Landslide hazard assessment and judgment of reliability: a geomechanical approach

2017 
Landslide hazard maps are often defined as reliable a posteriori, in accordance with the real landslides occurring from the time of the map production. However, to be useful for planning, a reliability judgment concerning the hazard mapping should be a priori, based on data uncertainty characterization, and must be driven by the knowledge of the slope instability mechanisms. The landslide hazard assessment, when based on the deterministic diagnosis of the processes, may really lead to really providing clues about how and why the slope could fail (landslide susceptibility) and, possibly, when (landslide hazard). Such deterministic assessment can be pursued only through the interpretation and the geo-hydro-mechanical modelling of the slope equilibrium. In practice, though, the landslide hazard assessment is still seldom dealt with slope modelling, in particular when it addresses intermediate to regional zoning.
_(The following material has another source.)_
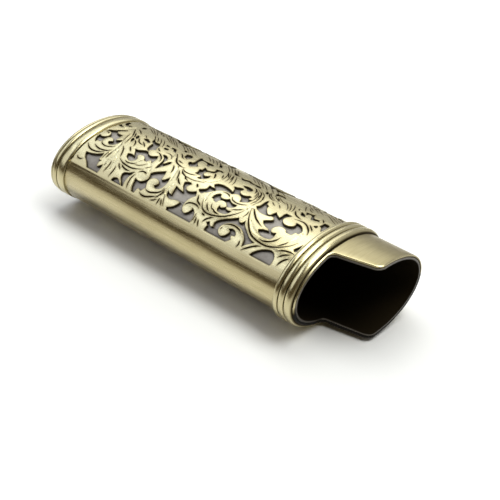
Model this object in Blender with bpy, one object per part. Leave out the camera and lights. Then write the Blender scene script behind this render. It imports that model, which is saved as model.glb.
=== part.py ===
"""Slip-on case for a flat oval pocket lighter, as a bench assembly of pressed brass parts.

The case lies on one broad face, with the origin under its middle on the surface that it
lies on. X runs along it towards the flame hood, Y across its width away from the thumb
cut, Z up through its thickness. Lengths are in metres.
"""
import math

import bmesh
import bpy
import numpy as np
from mathutils.geometry import delaunay_2d_cdt

for old in list(bpy.data.objects):
    bpy.data.objects.remove(old, do_unlink=True)

# Driving dimensions of the whole case
case_length = 0.0790
body_width = 0.0280
body_thickness = 0.0169
section_power = 2.07
bend_count = 48

# Walls, the clearance between parts that touch, and how near points count as one
sleeve_wall = 0.0005
liner_wall = 0.0005
seat_gap = 0.0003
weld = 0.000001

# Base end: a flat end plate inside a beaded band
plate_thickness = 0.0010
base_band_height = 0.00405
base_band_proud = 0.0003

# Beaded collar below the hood
collar_start = 0.0639
collar_height = 0.0048
collar_proud = 0.0008
mouth_stand = 0.0004

# Thumb cut that leaves the hood standing on the far side
cut_foot = 0.00405
cut_head = 0.00175
cut_fillet = 0.0013
cut_corner = 0.0020

# Pierced field between the bands: cells along the case, and from the centre line to its border
cells_along = 60
cells_across = 13
border_arc_share = 0.7187
long_span_share = 1.3

# Depths under the outer skin, measured square to it
liner_depth = sleeve_wall + seat_gap
band_depth = liner_depth - seat_gap

# Places along the case, measured from its closed end, and the height of its axis
liner_start = plate_thickness + seat_gap
sleeve_start = base_band_height + seat_gap
mouth = collar_start + collar_height + mouth_stand
axis_height = body_thickness / 2 + collar_proud


def section_curve():
    """Outer section as dense samples: running arc, y, z and the outward normal."""
    turn = np.linspace(-math.pi, math.pi, 14401)
    half_width = body_width / 2
    half_height = body_thickness / 2
    c = np.cos(turn)
    s = np.sin(turn)
    y = half_width * np.sign(c) * np.abs(c) ** (2 / section_power)
    z = half_height * np.sign(s) * np.abs(s) ** (2 / section_power)
    ny = np.sign(y) * np.abs(y / half_width) ** (section_power - 1) / half_width
    nz = np.sign(z) * np.abs(z / half_height) ** (section_power - 1) / half_height
    size = np.hypot(ny, nz)
    steps = np.hypot(np.diff(y), np.diff(z))
    arc = np.concatenate([[0.0], np.cumsum(steps)])
    return turn, arc - arc[-1] / 2, y, z, ny / size, nz / size


curve_turn, curve_arc, curve_y, curve_z, curve_ny, curve_nz = section_curve()
girth = curve_arc[-1] - curve_arc[0]
quarter_arc = girth / 4

# Arc places where the sheet is bent, close together round the narrow sides
bend_arcs = np.interp(np.linspace(-math.pi, math.pi, bend_count + 1), curve_turn, curve_arc)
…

The paper firstly offers an overview of the key steps of a methodology called the multiscalar method for landslide mitigation, MMLM, which that is a methodological approach for the intermediate to regional landslide hazard assessment using the hydro-mechanical diagnoses of landsliding. The validation of the MMLM to the geologically complex outer sectors of the Southern Apennines (Daunia-Lucanian mountains; Italy) is also delineated, together with a practical approach to incorporate a reliability judgment in the landslide susceptibility/hazard mapping.